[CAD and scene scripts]
+++++

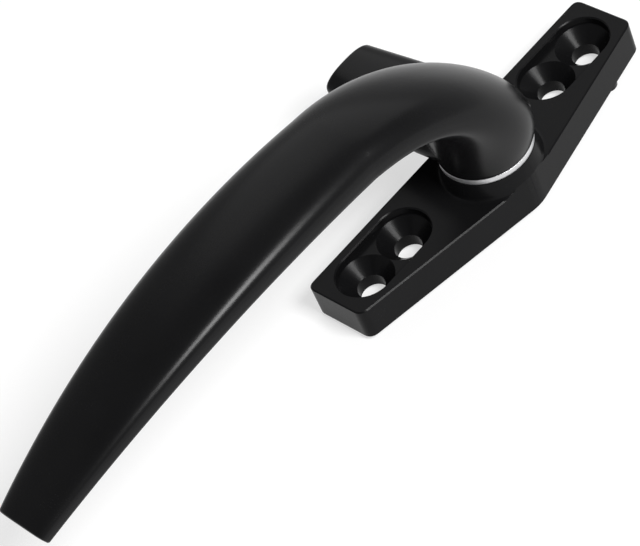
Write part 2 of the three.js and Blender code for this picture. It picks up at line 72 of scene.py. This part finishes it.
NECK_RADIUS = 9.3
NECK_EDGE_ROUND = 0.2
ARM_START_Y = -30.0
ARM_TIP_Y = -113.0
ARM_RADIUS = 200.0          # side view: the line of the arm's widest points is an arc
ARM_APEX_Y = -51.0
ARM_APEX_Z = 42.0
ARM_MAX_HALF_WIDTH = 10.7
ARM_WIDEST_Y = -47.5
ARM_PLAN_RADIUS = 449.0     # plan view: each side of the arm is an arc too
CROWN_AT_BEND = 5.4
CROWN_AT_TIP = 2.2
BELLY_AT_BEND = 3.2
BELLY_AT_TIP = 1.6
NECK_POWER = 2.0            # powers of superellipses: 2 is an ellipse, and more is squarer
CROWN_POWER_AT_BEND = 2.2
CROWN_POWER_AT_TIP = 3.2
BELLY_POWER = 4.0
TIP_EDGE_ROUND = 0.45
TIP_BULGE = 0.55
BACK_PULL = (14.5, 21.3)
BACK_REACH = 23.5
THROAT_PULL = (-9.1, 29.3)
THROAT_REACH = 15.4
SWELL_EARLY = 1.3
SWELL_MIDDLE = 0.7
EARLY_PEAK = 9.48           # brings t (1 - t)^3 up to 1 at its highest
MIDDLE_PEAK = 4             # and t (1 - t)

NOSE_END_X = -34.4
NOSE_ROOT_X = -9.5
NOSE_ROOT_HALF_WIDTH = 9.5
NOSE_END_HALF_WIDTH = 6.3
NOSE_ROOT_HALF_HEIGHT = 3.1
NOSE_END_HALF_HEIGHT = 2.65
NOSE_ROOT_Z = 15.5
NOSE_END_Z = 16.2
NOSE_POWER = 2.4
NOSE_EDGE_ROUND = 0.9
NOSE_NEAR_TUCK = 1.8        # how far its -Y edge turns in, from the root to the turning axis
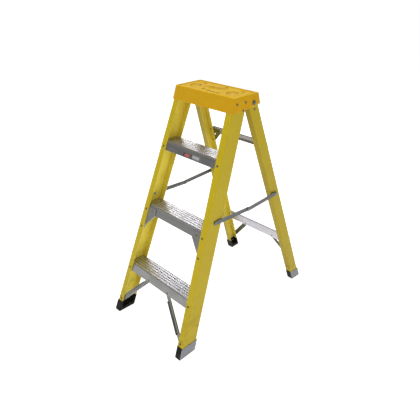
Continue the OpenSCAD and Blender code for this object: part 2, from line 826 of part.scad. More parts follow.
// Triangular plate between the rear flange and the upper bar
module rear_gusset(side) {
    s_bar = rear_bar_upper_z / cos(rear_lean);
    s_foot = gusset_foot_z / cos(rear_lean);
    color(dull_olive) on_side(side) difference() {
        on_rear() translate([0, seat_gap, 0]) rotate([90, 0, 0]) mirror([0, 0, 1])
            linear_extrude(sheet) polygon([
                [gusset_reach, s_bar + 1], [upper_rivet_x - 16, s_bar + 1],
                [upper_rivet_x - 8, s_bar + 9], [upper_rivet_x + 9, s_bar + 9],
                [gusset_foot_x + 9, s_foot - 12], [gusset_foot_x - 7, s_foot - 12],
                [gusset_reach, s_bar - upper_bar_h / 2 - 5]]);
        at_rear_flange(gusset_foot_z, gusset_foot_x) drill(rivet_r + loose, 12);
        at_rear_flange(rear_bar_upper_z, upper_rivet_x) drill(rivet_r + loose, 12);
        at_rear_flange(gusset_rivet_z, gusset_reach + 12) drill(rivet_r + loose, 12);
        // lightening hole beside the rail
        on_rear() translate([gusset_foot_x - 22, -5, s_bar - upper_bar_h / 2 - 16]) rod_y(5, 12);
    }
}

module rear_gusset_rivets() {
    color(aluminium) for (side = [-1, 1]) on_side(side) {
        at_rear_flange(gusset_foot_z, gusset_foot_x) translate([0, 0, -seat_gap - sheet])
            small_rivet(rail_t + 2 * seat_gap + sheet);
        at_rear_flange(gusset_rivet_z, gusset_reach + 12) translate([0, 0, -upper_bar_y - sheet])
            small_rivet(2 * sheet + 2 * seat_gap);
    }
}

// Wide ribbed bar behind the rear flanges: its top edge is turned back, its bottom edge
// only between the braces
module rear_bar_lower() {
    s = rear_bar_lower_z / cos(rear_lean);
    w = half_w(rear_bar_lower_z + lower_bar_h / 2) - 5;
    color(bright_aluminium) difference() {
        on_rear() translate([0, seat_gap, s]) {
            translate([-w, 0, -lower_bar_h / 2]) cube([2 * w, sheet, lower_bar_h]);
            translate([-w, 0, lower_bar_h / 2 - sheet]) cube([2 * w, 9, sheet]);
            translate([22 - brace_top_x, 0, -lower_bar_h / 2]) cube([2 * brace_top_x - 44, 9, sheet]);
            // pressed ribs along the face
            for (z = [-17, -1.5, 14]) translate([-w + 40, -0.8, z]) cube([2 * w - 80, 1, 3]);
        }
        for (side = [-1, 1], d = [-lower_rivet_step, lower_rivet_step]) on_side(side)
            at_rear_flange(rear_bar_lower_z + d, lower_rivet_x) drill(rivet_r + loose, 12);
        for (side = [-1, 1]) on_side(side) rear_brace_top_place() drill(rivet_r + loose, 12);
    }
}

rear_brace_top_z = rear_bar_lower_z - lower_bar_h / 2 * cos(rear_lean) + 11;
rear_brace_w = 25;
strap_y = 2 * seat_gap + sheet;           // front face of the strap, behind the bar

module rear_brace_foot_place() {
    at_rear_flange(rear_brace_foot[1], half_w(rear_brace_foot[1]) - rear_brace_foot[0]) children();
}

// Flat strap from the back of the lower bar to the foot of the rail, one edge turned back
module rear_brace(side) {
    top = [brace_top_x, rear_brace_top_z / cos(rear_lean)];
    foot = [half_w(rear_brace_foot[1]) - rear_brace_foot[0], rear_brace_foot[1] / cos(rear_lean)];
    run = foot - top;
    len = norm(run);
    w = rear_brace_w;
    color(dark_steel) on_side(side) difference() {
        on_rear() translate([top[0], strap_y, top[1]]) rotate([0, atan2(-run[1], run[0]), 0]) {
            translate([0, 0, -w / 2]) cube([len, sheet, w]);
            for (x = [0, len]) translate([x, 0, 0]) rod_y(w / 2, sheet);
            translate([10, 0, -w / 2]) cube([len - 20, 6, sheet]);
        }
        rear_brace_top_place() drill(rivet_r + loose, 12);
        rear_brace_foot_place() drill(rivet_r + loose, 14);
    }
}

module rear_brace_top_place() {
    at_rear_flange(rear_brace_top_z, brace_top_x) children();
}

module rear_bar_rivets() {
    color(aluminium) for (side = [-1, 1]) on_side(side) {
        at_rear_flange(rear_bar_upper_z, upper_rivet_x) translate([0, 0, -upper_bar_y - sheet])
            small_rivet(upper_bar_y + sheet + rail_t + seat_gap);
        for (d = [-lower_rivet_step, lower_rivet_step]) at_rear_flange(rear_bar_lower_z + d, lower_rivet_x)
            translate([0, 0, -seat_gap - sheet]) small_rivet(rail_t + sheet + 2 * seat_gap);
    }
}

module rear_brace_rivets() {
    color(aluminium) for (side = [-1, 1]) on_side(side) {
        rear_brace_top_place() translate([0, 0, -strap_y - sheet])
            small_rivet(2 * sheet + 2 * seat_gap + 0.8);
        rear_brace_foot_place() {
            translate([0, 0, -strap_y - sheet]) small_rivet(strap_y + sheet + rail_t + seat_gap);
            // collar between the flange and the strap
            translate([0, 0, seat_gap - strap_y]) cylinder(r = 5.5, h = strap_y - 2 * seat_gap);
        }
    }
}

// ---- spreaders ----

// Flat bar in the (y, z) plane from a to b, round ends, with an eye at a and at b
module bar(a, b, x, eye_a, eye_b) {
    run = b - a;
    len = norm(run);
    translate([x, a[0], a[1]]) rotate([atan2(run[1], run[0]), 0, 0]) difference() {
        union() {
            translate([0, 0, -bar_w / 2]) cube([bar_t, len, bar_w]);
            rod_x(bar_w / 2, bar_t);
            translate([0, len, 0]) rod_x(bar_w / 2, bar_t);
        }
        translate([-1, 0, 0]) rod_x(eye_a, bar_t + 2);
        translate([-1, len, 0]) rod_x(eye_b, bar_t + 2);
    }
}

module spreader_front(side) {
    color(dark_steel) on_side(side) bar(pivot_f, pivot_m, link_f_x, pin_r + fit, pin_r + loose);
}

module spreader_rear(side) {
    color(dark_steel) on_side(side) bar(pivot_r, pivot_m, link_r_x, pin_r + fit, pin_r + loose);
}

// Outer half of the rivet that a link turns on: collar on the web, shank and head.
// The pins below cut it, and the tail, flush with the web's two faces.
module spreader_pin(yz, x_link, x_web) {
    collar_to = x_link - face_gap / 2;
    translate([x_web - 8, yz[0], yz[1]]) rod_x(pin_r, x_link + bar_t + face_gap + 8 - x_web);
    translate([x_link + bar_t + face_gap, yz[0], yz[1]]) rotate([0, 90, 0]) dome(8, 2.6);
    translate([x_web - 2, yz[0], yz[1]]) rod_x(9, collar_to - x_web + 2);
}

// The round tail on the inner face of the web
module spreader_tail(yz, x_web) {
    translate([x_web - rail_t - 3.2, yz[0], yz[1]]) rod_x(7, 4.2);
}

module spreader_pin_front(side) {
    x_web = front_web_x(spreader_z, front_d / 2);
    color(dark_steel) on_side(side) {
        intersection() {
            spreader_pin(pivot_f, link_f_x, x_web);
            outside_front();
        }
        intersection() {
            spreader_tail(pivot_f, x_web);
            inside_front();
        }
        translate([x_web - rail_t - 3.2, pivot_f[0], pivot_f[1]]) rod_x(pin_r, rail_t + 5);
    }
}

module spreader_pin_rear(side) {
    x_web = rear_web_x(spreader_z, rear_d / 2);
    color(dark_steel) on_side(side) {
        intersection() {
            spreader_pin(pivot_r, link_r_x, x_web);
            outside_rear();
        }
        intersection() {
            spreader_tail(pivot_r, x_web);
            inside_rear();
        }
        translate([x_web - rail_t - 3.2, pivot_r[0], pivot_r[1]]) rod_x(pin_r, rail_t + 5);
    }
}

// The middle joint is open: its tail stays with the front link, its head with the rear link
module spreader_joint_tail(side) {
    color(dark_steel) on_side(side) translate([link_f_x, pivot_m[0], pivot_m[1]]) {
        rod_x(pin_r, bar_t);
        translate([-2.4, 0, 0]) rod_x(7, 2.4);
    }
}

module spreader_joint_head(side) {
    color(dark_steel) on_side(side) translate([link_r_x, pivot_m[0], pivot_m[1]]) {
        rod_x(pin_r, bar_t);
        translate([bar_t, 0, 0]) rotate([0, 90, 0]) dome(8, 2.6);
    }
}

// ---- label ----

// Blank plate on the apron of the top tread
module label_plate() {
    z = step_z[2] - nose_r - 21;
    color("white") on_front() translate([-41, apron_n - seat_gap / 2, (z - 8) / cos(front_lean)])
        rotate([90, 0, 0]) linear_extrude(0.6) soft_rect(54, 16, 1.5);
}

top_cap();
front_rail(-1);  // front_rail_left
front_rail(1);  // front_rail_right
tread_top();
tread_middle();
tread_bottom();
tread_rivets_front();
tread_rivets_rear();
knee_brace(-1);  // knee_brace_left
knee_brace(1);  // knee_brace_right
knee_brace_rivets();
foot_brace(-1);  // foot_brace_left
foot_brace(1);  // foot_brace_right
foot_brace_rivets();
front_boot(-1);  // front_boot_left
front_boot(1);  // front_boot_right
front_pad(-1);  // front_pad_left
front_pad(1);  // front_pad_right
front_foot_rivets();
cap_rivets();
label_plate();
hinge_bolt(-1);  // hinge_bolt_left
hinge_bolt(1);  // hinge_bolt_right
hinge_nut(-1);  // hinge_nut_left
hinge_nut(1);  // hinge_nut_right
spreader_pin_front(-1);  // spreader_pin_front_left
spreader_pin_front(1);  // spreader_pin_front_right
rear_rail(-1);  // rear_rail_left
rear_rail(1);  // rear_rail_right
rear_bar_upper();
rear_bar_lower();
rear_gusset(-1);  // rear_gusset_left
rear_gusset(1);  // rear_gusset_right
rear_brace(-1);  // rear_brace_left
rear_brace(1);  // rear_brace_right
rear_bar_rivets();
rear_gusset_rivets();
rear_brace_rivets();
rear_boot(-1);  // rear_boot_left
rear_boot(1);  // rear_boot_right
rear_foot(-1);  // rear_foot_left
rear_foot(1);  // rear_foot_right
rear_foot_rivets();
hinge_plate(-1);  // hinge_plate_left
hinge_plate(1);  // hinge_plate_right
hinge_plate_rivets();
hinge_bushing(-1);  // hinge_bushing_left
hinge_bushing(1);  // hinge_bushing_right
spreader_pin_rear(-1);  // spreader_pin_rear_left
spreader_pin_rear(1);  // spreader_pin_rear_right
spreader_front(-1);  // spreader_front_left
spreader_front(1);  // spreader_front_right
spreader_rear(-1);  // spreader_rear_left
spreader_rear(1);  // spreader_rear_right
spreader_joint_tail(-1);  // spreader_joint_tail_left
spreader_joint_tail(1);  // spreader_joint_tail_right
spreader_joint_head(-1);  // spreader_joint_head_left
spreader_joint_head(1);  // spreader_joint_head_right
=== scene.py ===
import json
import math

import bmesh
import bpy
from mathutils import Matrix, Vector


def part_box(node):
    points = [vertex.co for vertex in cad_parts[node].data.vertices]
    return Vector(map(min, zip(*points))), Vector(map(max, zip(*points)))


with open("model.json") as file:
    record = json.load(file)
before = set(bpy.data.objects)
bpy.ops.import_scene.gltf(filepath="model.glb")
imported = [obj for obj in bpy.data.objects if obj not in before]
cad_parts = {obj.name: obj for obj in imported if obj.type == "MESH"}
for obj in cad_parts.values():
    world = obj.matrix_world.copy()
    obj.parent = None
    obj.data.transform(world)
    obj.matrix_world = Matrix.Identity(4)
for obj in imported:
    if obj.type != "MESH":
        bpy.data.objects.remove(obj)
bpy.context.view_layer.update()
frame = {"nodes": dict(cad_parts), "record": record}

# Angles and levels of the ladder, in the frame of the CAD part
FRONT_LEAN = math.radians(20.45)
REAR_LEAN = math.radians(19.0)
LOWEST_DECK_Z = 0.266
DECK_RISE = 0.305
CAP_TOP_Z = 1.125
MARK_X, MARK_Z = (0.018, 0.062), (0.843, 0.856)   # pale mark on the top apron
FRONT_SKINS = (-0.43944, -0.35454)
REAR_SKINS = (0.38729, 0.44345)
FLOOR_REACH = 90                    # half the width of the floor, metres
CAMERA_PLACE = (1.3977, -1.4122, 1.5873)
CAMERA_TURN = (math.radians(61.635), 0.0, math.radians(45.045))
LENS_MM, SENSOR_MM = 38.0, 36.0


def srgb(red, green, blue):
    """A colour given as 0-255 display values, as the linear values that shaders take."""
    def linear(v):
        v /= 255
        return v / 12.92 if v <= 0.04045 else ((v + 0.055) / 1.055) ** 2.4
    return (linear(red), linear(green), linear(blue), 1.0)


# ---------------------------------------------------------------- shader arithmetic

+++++

**Exercise objective:** Write down exactly the span of lines above from the one containing "hinge_plate_rivets();" to the one containing "bpy.context.view_layer.update()", both ends included.

**In response:**
hinge_plate_rivets();
hinge_bushing(-1);  // hinge_bushing_left
hinge_bushing(1);  // hinge_bushing_right
spreader_pin_rear(-1);  // spreader_pin_rear_left
spreader_pin_rear(1);  // spreader_pin_rear_right
spreader_front(-1);  // spreader_front_left
spreader_front(1);  // spreader_front_right
spreader_rear(-1);  // spreader_rear_left
spreader_rear(1);  // spreader_rear_right
spreader_joint_tail(-1);  // spreader_joint_tail_left
spreader_joint_tail(1);  // spreader_joint_tail_right
spreader_joint_head(-1);  // spreader_joint_head_left
spreader_joint_head(1);  // spreader_joint_head_right
=== scene.py ===
import json
import math

import bmesh
import bpy
from mathutils import Matrix, Vector


def part_box(node):
    points = [vertex.co for vertex in cad_parts[node].data.vertices]
    return Vector(map(min, zip(*points))), Vector(map(max, zip(*points)))


with open("model.json") as file:
    record = json.load(file)
before = set(bpy.data.objects)
bpy.ops.import_scene.gltf(filepath="model.glb")
imported = [obj for obj in bpy.data.objects if obj not in before]
cad_parts = {obj.name: obj for obj in imported if obj.type == "MESH"}
for obj in cad_parts.values():
    world = obj.matrix_world.copy()
    obj.parent = None
    obj.data.transform(world)
    obj.matrix_world = Matrix.Identity(4)
for obj in imported:
    if obj.type != "MESH":
        bpy.data.objects.remove(obj)
bpy.context.view_layer.update()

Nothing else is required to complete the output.